Russia doesn’t need anyone else telling it that space is hard. Lately, especially considering the latest cracks in Nauka’s (This is incorrect–Zarya has the cracks. Thank you vigilant reader!) walls, the nation’s space agency has an intimate understanding of the “hard” concept. Even when space does become hard, the Russians appear determined to stay the course.  

If any nation understands the challenges of space (aside from the U.S. and Russia), China does. Imagine what Chinese leaders are thinking when they hear the U.S. space cadre stating that “Space is Hard.” The first is probably, “These are the clowns we’re competing with?” But the following thought might be “If only SpaceX believed that.” For China, this notion is merely a data point about its competition. For that nation’s own space activities, those words are meaningless and have no impact on their progress. Hard or not, China will ensure its space missions get completed.

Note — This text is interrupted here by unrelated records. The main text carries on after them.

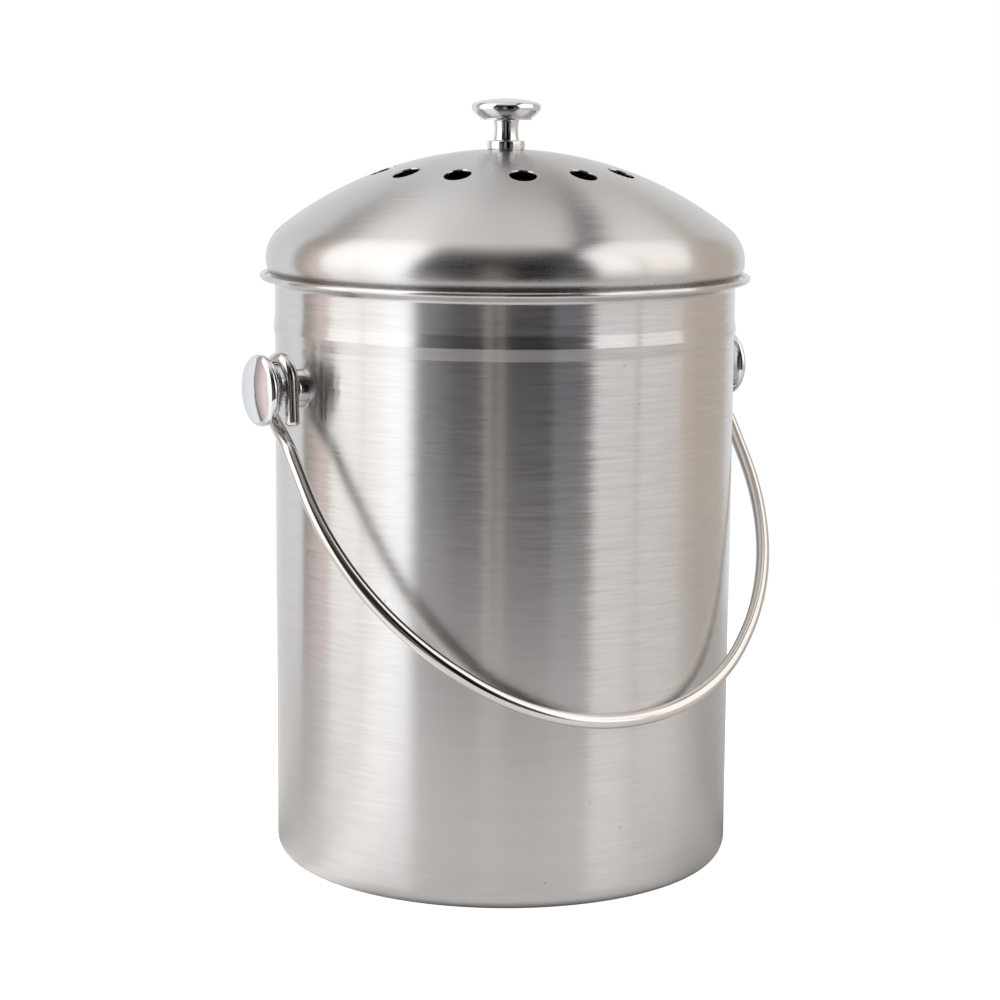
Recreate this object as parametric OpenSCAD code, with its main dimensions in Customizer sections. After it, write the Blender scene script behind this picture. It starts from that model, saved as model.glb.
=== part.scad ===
// Countertop compost caddy: a drawn stainless pail with a rolled lip, a
// vented domed lid that plugs into its mouth, a charcoal filter under the
// dome, and a wire bail that swings on two cast studs.
// Millimetres, +Z up. The origin is the centre of the footprint. The two
// studs lie on the X axis, and the bail rests against the front wall (-Y).

/* [Pail] */
// Outer diameter of the pail's body
body_d = 171.6; // [168:0.2:176]
// Height of the lip's rolled hem above the ground
lip_z = 220; // [205:1:235]
// Sheet thickness of the pail and the lid
sheet = 0.6; // [0.5:0.05:0.7]
// Outside radius of the corner between wall and base
base_fillet = 7; // [5:0.5:9]
// Diameter of the raised panel in the base
panel_d = 132; // [110:2:140]
// Rise of the base panel above the standing ring
panel_rise = 2; // [1:0.25:3]
// Width of the pressed bead round the neck
bead_w = 8.8; // [6:0.2:10]
// Height of the bead
bead_h = 0.6; // [0.3:0.1:0.8]
// Distance from the lip down to the middle of the bead
bead_drop = 18.8; // [17:0.1:19.5]
// How far the lip stands out past the wall
lip_out = 5.7; // [5.4:0.1:6.2]
// Diameter of the lip's rolled hem
hem_d = 2.2; // [2:0.1:2.4]

/* [Lid] */
// Spherical radius of the dome
crown_r = 135.5; // [130:0.5:150]
// Radius of the dome's shoulder
shoulder_r = 15.3; // [13:0.1:18]
// Radius of the tuck under the shoulder
tuck_r = 9; // [8:0.5:11]
// Number of vent holes
vents = 12; // [8:1:14]
// Diameter of each vent hole
vent_d = 10; // [7:0.5:11]
// Radius of the ring of vent holes
vent_ring_r = 45.4; // [42:0.2:50]
// Depth of the skirt below the lid's lowest edge
skirt_depth = 14.6; // [12:0.1:16]

/* [Knob and studs] */
// Diameter of the cast head
head_d = 25.8; // [24.8:0.1:26.5]
// Diameter of the flat under the head
head_flat_d = 19.2; // [18:0.2:20]
// Length of the casting from its seat to its crown
casting_l = 18.9; // [18.5:0.1:20]
// Diameter of the collar at the seat
collar_d = 14; // [13:0.2:16]
// Narrowest diameter of the neck
neck_d = 8.8; // [8.4:0.1:8.8]
// Distance from the lip down to the studs' axis
stud_drop = 37.7; // [36:0.1:42]
// Nominal diameter of the fixing screws
screw_d = 3.5; // [3:0.5:3.5]

/* [Bail] */
// Diameter of the bail's wire
wire_d = 5; // [4.5:0.1:5]
// Inside bend radius of the bow at the grip, on the wire's centre line
bow_r = 84.4; // [80:0.2:86]
// Bend radius of each shoulder, on the wire's centre line
bail_shoulder_r = 114; // [100:1:116]
// Half the width of the hook that hangs on each stud
hook_half = 7.3; // [7.2:0.05:7.6]

/* [Filter] */
// Thickness of the charcoal filter pad
pad_t = 9; // [6:0.5:10]
// Wall of the plastic filter holder
holder_wall = 1.5; // [1.2:0.1:1.6]
// Number of spokes across the holder's grille
spokes = 8; // [6:1:10]
// Width of each ring-shaped slot in the holder's grille
slot_w = 3.8; // [3:0.1:3.8]

/* [Hidden] */
$fn = 96;

steel = [0.77, 0.76, 0.74];
bright_steel = [0.83, 0.81, 0.78];
cast_chrome = [0.86, 0.87, 0.88];
zinc = [0.68, 0.69, 0.70];
black_plastic = [0.07, 0.07, 0.07];
charcoal = [0.03, 0.03, 0.03];
rubber_grey = [0.16, 0.16, 0.16];

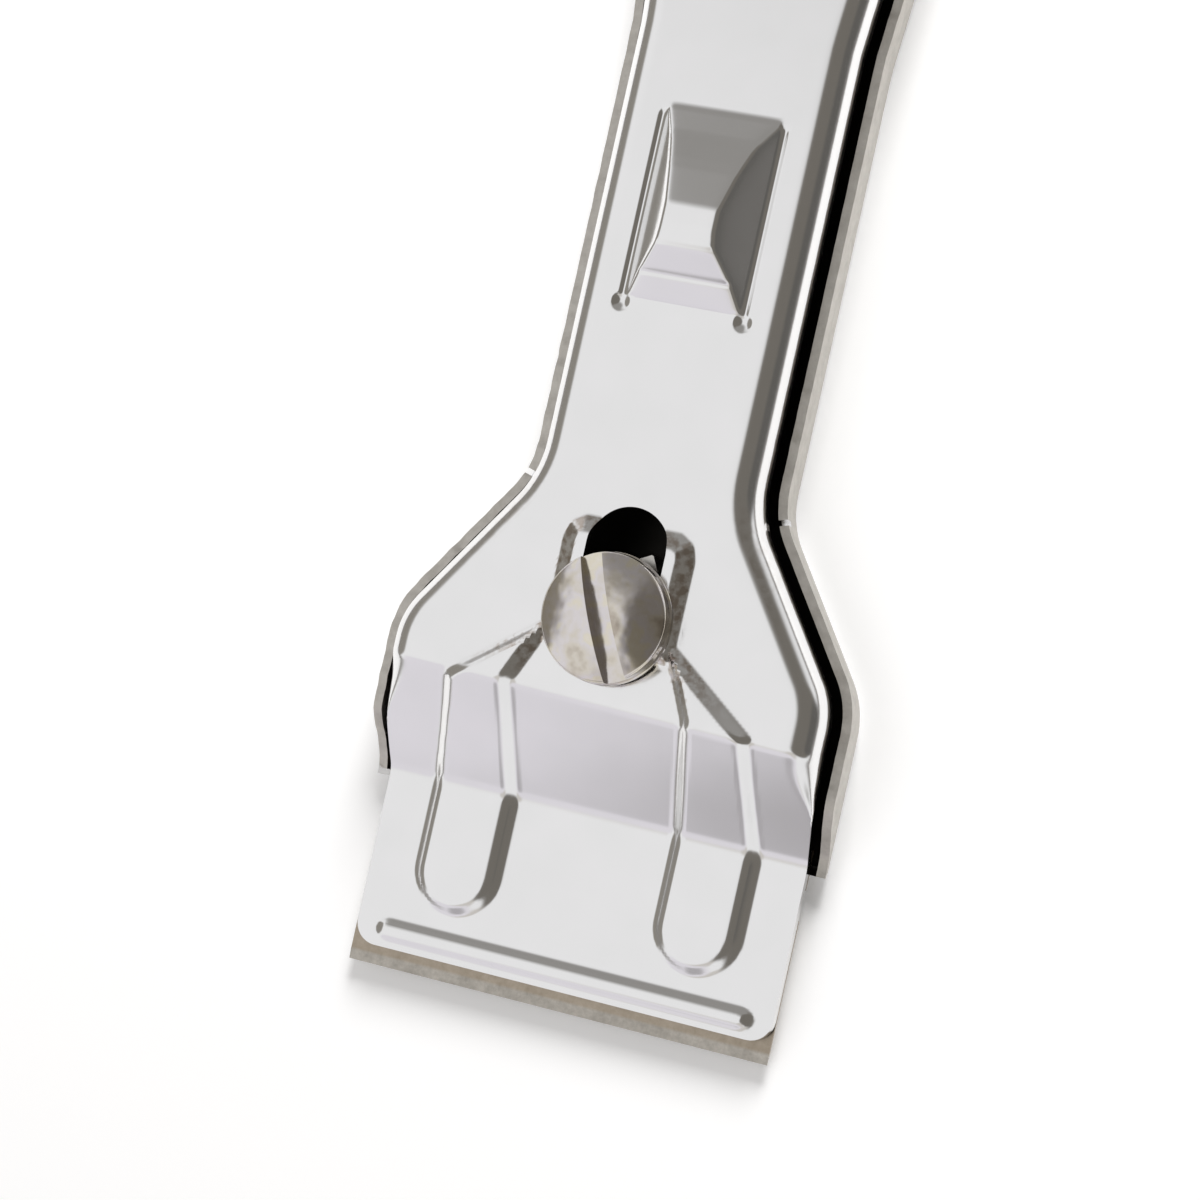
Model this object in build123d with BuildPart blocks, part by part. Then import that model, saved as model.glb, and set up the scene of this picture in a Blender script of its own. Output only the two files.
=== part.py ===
from build123d import *
from math import atan2, tan
import os

# A razor scraper stamped from two steel shells: a tray that is the handle, and a cover that
# slides forward over the blade's edge as its guard. One slotted screw clamps the cover.
# Stations run along Y from the blade's edge towards the handle's tail. Z is up, X is to the right,
# and the tray's floor lies on Z = 0.

# --- overall ---------------------------------------------------------------------------------
overall_length = 145.0  # blade edge to handle tail
sheet = 0.8  # both shells
running_gap = 0.05  # between faces that slide on each other
rest_gap = 0.10  # under the cover where it is carried

# --- blade: a standard single-edge razor blade -------------------------------------------------
blade_width = 38.9
blade_depth = 19.0  # edge to the back of the spine
blade_thickness = 0.25
bevel_depth = 0.9
edge_thickness = 0.03
spine_width = 38.0
spine_depth = 2.6
spine_thickness = 0.85
spine_corner = 0.2
spine_grip = 2.0  # how far the blade goes into its spine
blade_play = 0.3  # sideways, each way, over its locating lugs
notch_corner = 0.4
notch_gap = 0.4  # notch to lug, along the tool
notch_station = 13.6

# --- cover -------------------------------------------------------------------------------------
edge_showing = 1.75  # blade showing past the jaw
jaw_width = 38.5
jaw_corner = 2.0
jaw_length = 15.15
ramp_length = 9.4
ramp_rise = 6.6
shoulder_width = 39.2
shoulder_station = 30.5  # where the shoulder starts to narrow
neck_width = 19.9
neck_station = 44.5  # where the neck starts
grip_station = 84.0  # where the handle starts to widen
grip_width = 24.4
grip_full_station = 112.0
shoulder_radius = 7.0
neck_radius = 9.0
cover_back_station = 118.0
cover_back_corner = 4.0
flange_drop = 3.15  # rolled edge, from the cover's top
edge_roll = 1.9  # outer radius of the rolled edge

# --- embossing on the cover --------------------------------------------------------------------
emboss_height = 0.7
emboss_wall = 0.9
boss_width = 12.0
boss_corner = 1.5
boss_front_station = 30.4
boss_back_station = 41.8
leg_pitch = 22.2  # between the two legs' centres on the jaw
leg_width = 8.1
leg_end_station = 5.6
leg_top_inner = 7.5  # half widths of a leg where it crosses the upper bend
leg_top_outer = 14.0
bead_station = 3.3
bead_length = 34.8
bead_width = 2.1
bead_height = 0.4
bead_wall = 0.6
pusher_front_station = 60.3
pusher_length = 16.7
pusher_width = 12.1
pusher_height = 3.2
pusher_top_station = 65.0
pusher_top_length = 3.4
pusher_top_width = 4.3

# --- screw, washer and post ----------------------------------------------------------------------
screw_station = 33.5
guard_travel = 6.1  # forward from here, over the blade's edge
open_travel = 2.0  # back from here, baring more of the blade
slot_width = 7.1
screw_radius = 2.95
thread_clearance = 0.07
head_radius = 5.5
head_height = 2.4
head_edge = 0.5  # bevel round the head
driver_width = 1.9
driver_depth = 1.5
driver_angle = 24.0
screw_length = 8.0
washer_radius = 5.6
washer_thickness = 0.5
post_across_flats = 9.0
post_corner = 0.8  # chamfer on its upright edges and round its top
post_angle = 27.0
post_tail_radius = 3.8

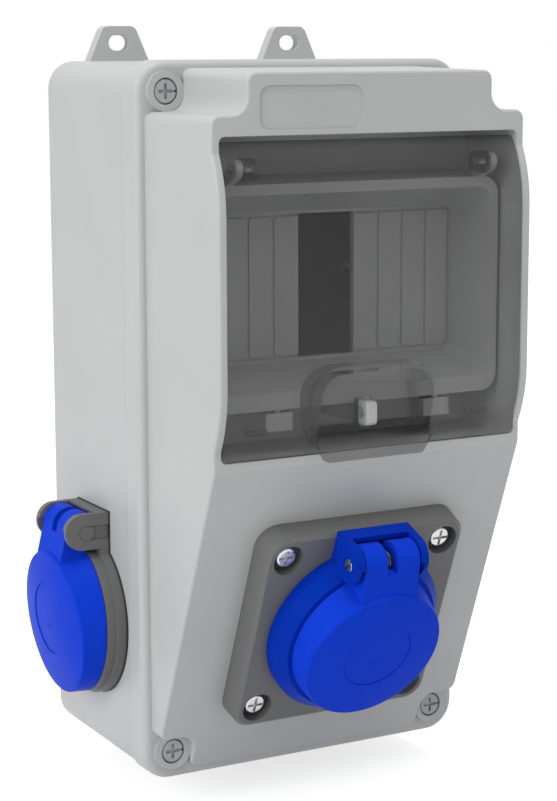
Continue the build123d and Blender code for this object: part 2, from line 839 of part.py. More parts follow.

In the end, even though Raymond and Nelson felt like their statements were appropriate, they both focused on the part of their organizations’ missions that most normal people don’t care about. They focused on the “how” and not the result–the statements nearly sound like excuses in the making. Worse, both of their organizations make space harder than it needs to be, primarily through CYA processes and/or budget balancing. The result may be that their statements will draw some uncomfortable questions their way as people come to understand the true reasons for why space is hard. To expect that kind of accountability from Congress, however, is unrealistic.

Their competitors, on the other hand, will keep them to account despite space being hard (much to their dismay).